▸ **Source material**
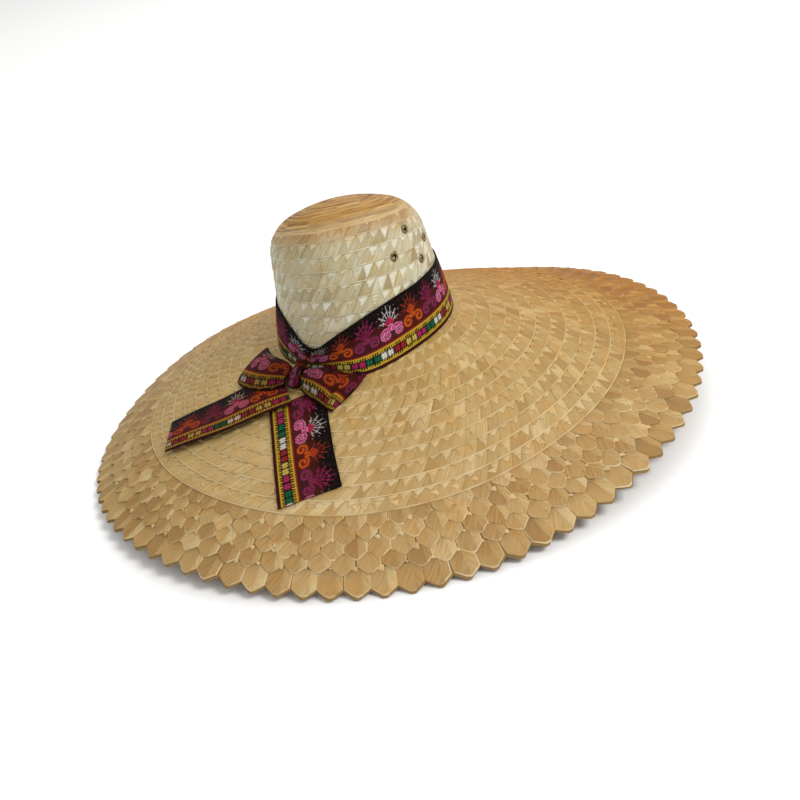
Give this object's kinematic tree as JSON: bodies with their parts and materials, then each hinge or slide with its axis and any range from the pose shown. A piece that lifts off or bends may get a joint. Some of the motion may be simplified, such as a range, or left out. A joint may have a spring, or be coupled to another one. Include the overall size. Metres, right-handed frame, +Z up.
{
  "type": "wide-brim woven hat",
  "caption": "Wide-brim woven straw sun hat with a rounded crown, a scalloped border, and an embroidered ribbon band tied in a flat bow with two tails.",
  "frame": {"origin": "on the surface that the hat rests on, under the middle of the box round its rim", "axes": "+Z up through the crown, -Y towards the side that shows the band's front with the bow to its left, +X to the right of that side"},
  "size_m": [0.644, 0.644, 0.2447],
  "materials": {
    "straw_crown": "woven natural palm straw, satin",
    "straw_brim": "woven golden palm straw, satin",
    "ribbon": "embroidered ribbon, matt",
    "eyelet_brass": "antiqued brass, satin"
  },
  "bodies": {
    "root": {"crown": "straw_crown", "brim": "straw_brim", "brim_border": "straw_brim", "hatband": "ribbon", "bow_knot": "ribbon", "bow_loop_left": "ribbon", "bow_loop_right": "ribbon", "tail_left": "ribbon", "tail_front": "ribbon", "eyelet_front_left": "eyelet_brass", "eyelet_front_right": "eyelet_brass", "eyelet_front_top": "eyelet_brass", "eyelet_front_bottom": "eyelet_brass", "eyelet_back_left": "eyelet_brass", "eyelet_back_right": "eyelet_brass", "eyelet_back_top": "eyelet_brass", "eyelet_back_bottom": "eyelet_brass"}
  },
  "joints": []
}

▸ **What to do**
Write out the full listing, keeping every line exactly as it is.

▸ **Answer**
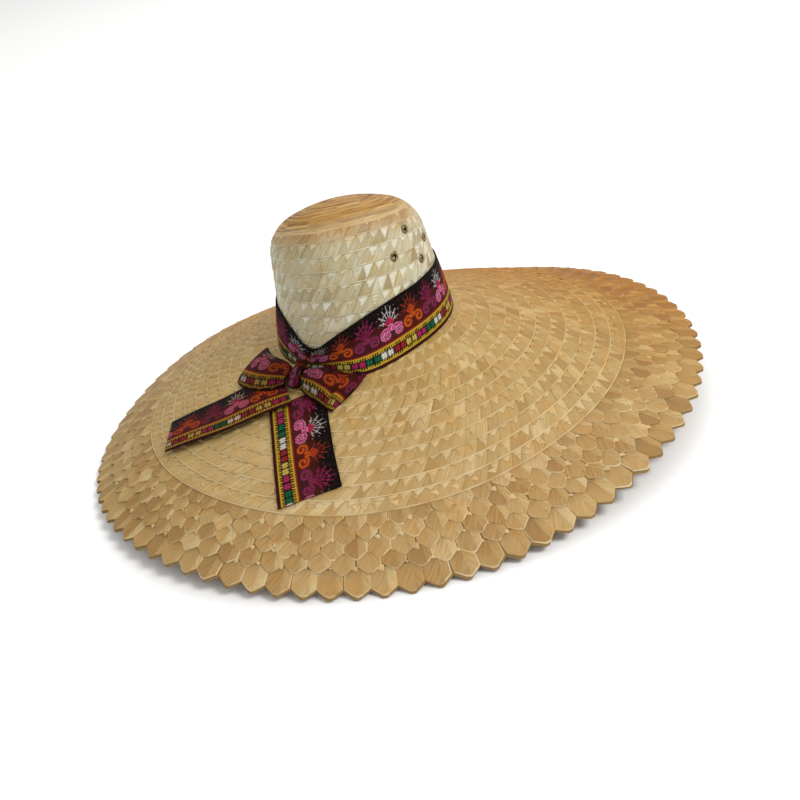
Give this object's kinematic tree as JSON: bodies with their parts and materials, then each hinge or slide with its axis and any range from the pose shown. A piece that lifts off or bends may get a joint. Some of the motion may be simplified, such as a range, or left out. A joint may have a spring, or be coupled to another one. Include the overall size. Metres, right-handed frame, +Z up.
{
  "type": "wide-brim woven hat",
  "caption": "Wide-brim woven straw sun hat with a rounded crown, a scalloped border, and an embroidered ribbon band tied in a flat bow with two tails.",
  "frame": {"origin": "on the surface that the hat rests on, under the middle of the box round its rim", "axes": "+Z up through the crown, -Y towards the side that shows the band's front with the bow to its left, +X to the right of that side"},
  "size_m": [0.644, 0.644, 0.2447],
  "materials": {
    "straw_crown": "woven natural palm straw, satin",
    "straw_brim": "woven golden palm straw, satin",
    "ribbon": "embroidered ribbon, matt",
    "eyelet_brass": "antiqued brass, satin"
  },
  "bodies": {
    "root": {"crown": "straw_crown", "brim": "straw_brim", "brim_border": "straw_brim", "hatband": "ribbon", "bow_knot": "ribbon", "bow_loop_left": "ribbon", "bow_loop_right": "ribbon", "tail_left": "ribbon", "tail_front": "ribbon", "eyelet_front_left": "eyelet_brass", "eyelet_front_right": "eyelet_brass", "eyelet_front_top": "eyelet_brass", "eyelet_front_bottom": "eyelet_brass", "eyelet_back_left": "eyelet_brass", "eyelet_back_right": "eyelet_brass", "eyelet_back_top": "eyelet_brass", "eyelet_back_bottom": "eyelet_brass"}
  },
  "joints": []
}